WORK REQUIRED
Return all of the entries exactly, with nothing added or left out.

DATA SUPPLIED
● ● ● ● ● ● ●

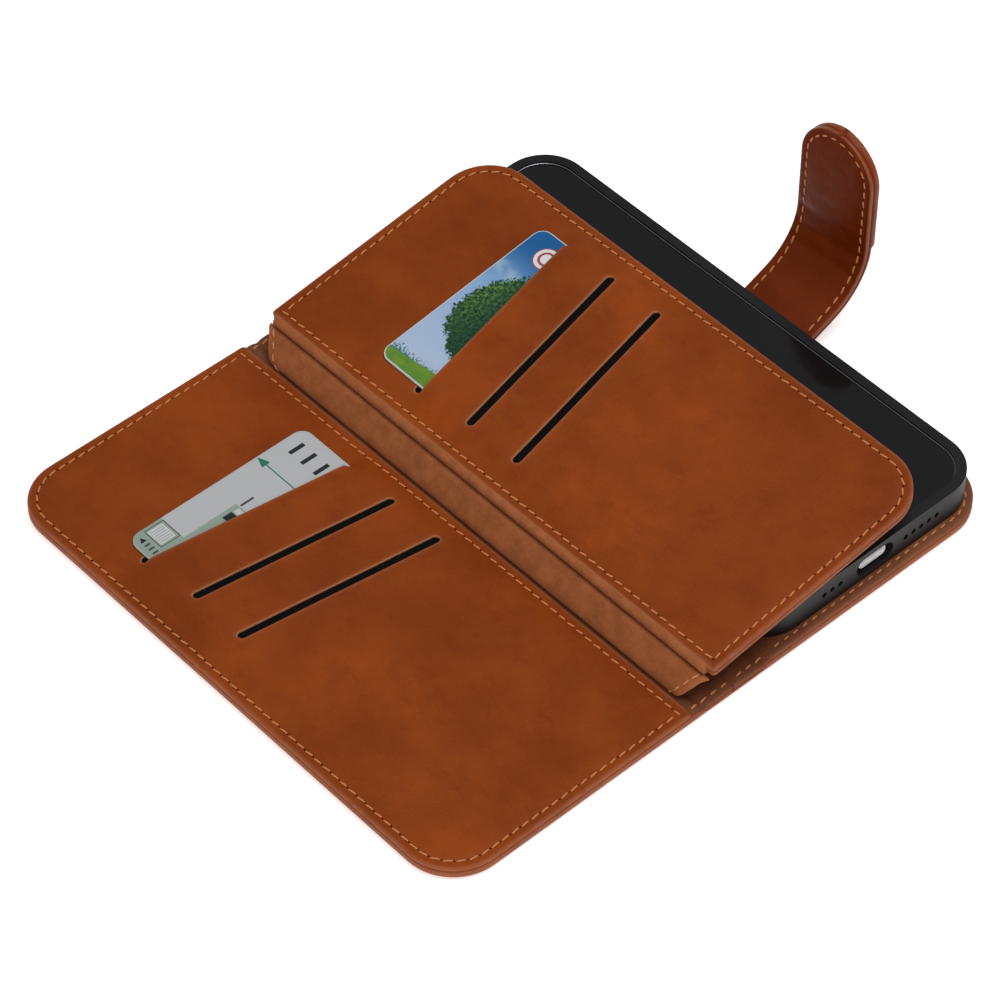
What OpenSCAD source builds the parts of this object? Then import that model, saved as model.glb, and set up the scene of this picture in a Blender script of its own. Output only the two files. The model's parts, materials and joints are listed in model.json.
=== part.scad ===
/* [Covers] */
// Length of both covers along the spine
cover_len = 158; // [154:1:166]
// Width of one cover, from its fold line to its free edge
cover_w = 77.4; // [77.4:0.2:82]
// Radius of the outer corners of the covers
corner_r = 13.5; // [8:0.5:16]
// Width of the spine between its two fold lines
spine_w = 18.8; // [18.8:0.1:20]
// Gap between the front cover's fold line and its pocket panel
panel_gap = 3.7; // [3.5:0.1:5]

/* [Leather] */
// Thickness of the outer leather of the covers
outer_t = 1.2; // [1:0.1:1.2]
// Thickness of the stiff board inside a cover
board_t = 1; // [0.8:0.1:1]
// Thickness of the inner leather or lining of a cover
inner_t = 1.2; // [1.2:0.1:1.3]
// Width of the turned edge around a board
turned_w = 2.5; // [2:0.1:3.5]
// Distance of a seam from the edge
seam_inset = 2.2; // [1.8:0.1:2.8]
// Width of the sewing thread
thread_w = 0.5; // [0.4:0.05:0.7]
// Height of the sewing thread above the leather
thread_h = 0.15; // [0.1:0.05:0.2]

/* [Card pockets] */
// Width of a card
card_w = 53.98; // [53.98]
// Length of a card
card_len = 85.6; // [85.6]
// Thickness of a card
card_t = 0.76; // [0.76]
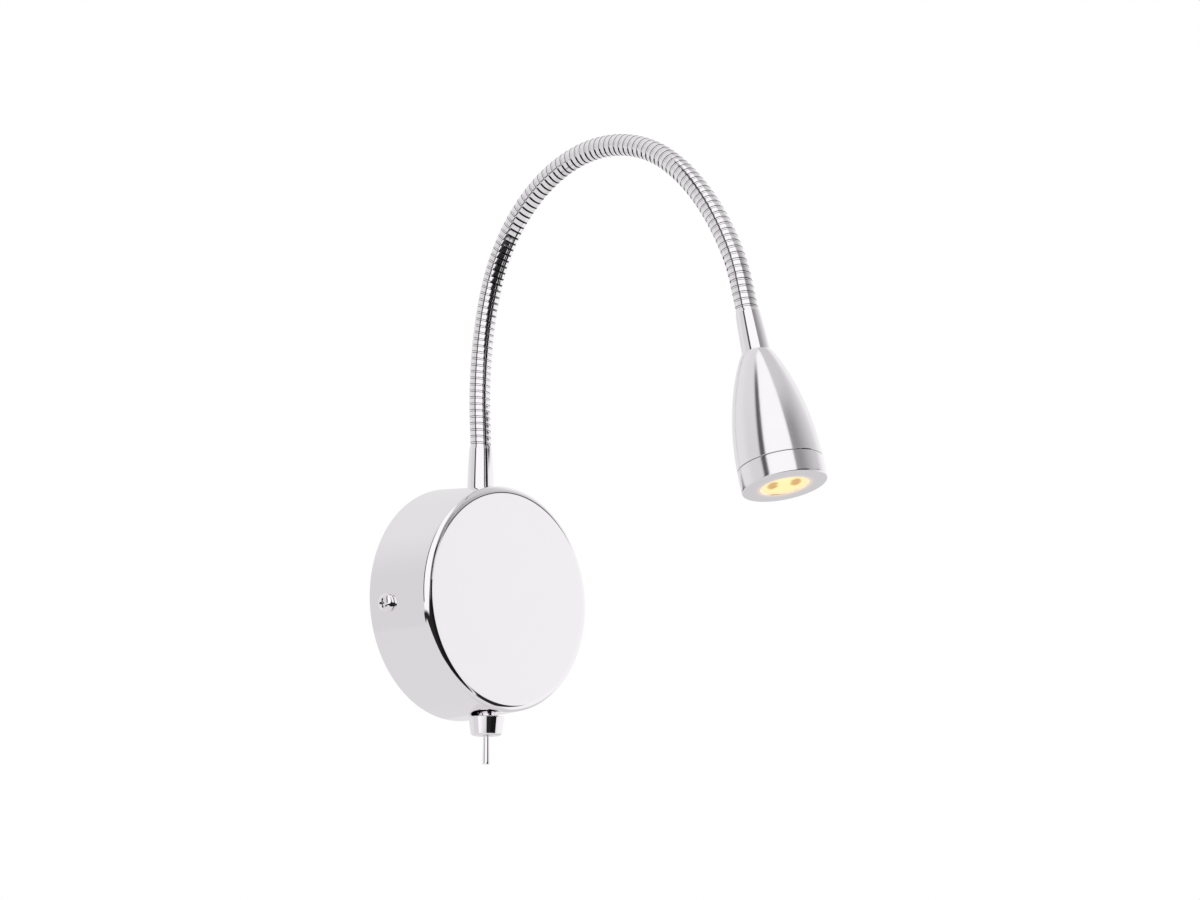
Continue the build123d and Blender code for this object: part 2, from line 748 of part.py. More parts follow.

● ● ● ● ● ● ●

TASK ANSWER
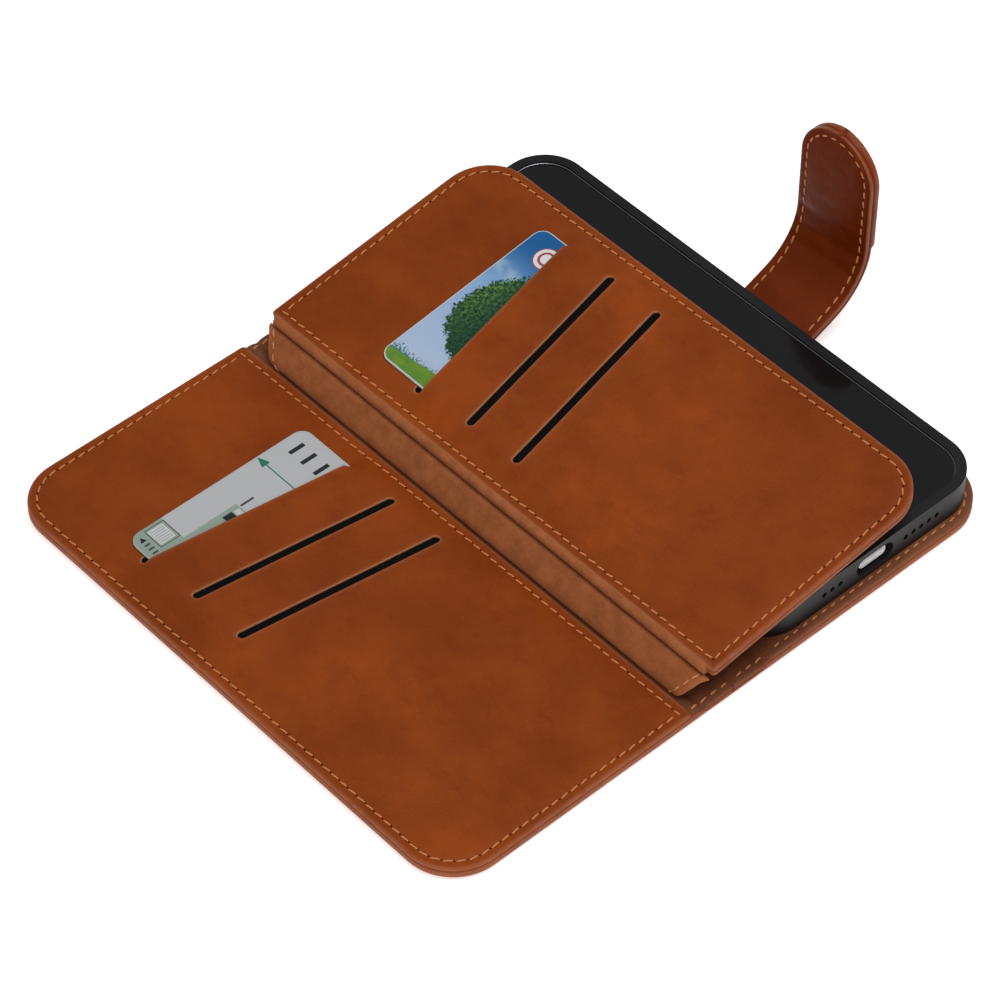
What OpenSCAD source builds the parts of this object? Then import that model, saved as model.glb, and set up the scene of this picture in a Blender script of its own. Output only the two files. The model's parts, materials and joints are listed in model.json.
=== part.scad ===
/* [Covers] */
// Length of both covers along the spine
cover_len = 158; // [154:1:166]
// Width of one cover, from its fold line to its free edge
cover_w = 77.4; // [77.4:0.2:82]
// Radius of the outer corners of the covers
corner_r = 13.5; // [8:0.5:16]
// Width of the spine between its two fold lines
spine_w = 18.8; // [18.8:0.1:20]
// Gap between the front cover's fold line and its pocket panel
panel_gap = 3.7; // [3.5:0.1:5]

/* [Leather] */
// Thickness of the outer leather of the covers
outer_t = 1.2; // [1:0.1:1.2]
// Thickness of the stiff board inside a cover
board_t = 1; // [0.8:0.1:1]
// Thickness of the inner leather or lining of a cover
inner_t = 1.2; // [1.2:0.1:1.3]
// Width of the turned edge around a board
turned_w = 2.5; // [2:0.1:3.5]
// Distance of a seam from the edge
seam_inset = 2.2; // [1.8:0.1:2.8]
// Width of the sewing thread
thread_w = 0.5; // [0.4:0.05:0.7]
// Height of the sewing thread above the leather
thread_h = 0.15; // [0.1:0.05:0.2]

/* [Card pockets] */
// Width of a card
card_w = 53.98; // [53.98]
// Length of a card
card_len = 85.6; // [85.6]
// Thickness of a card
card_t = 0.76; // [0.76]
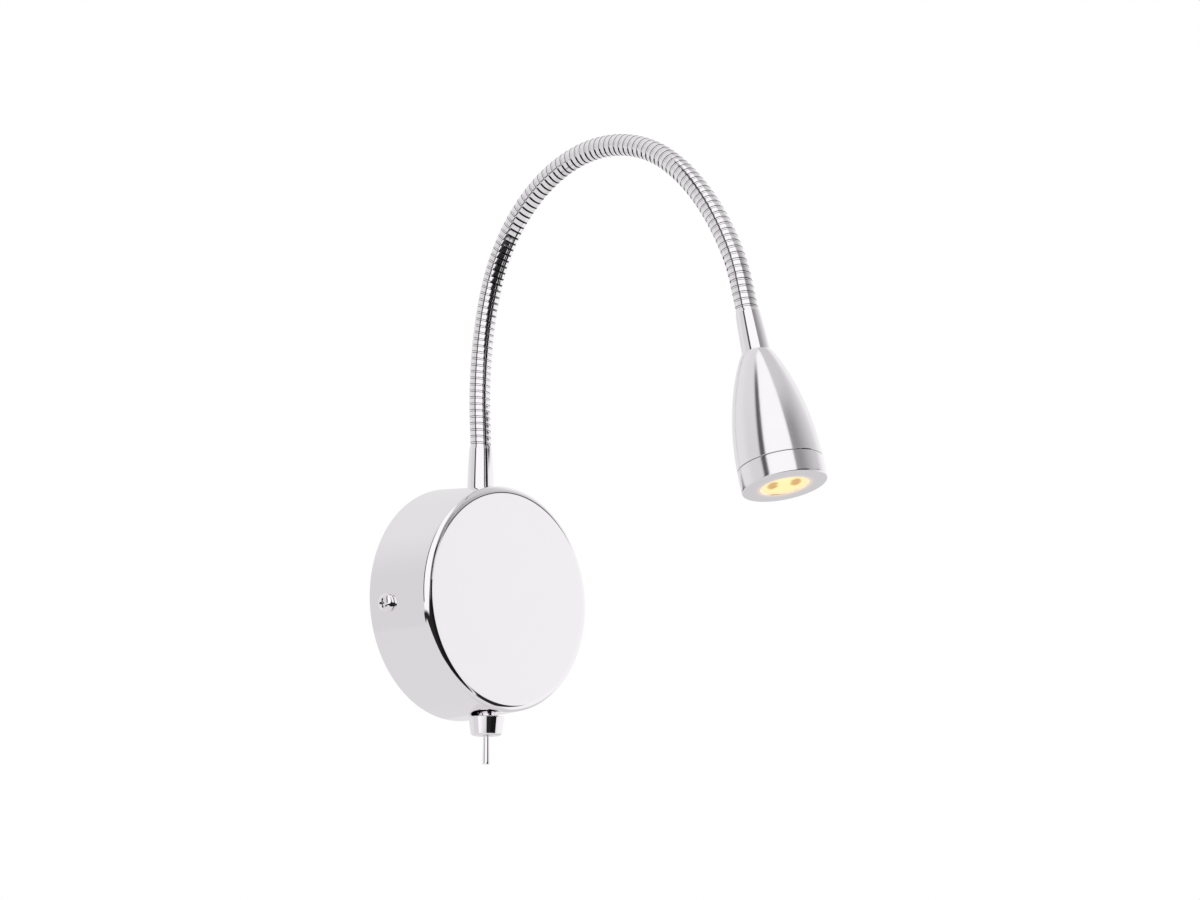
Continue the build123d and Blender code for this object: part 2, from line 748 of part.py. More parts follow.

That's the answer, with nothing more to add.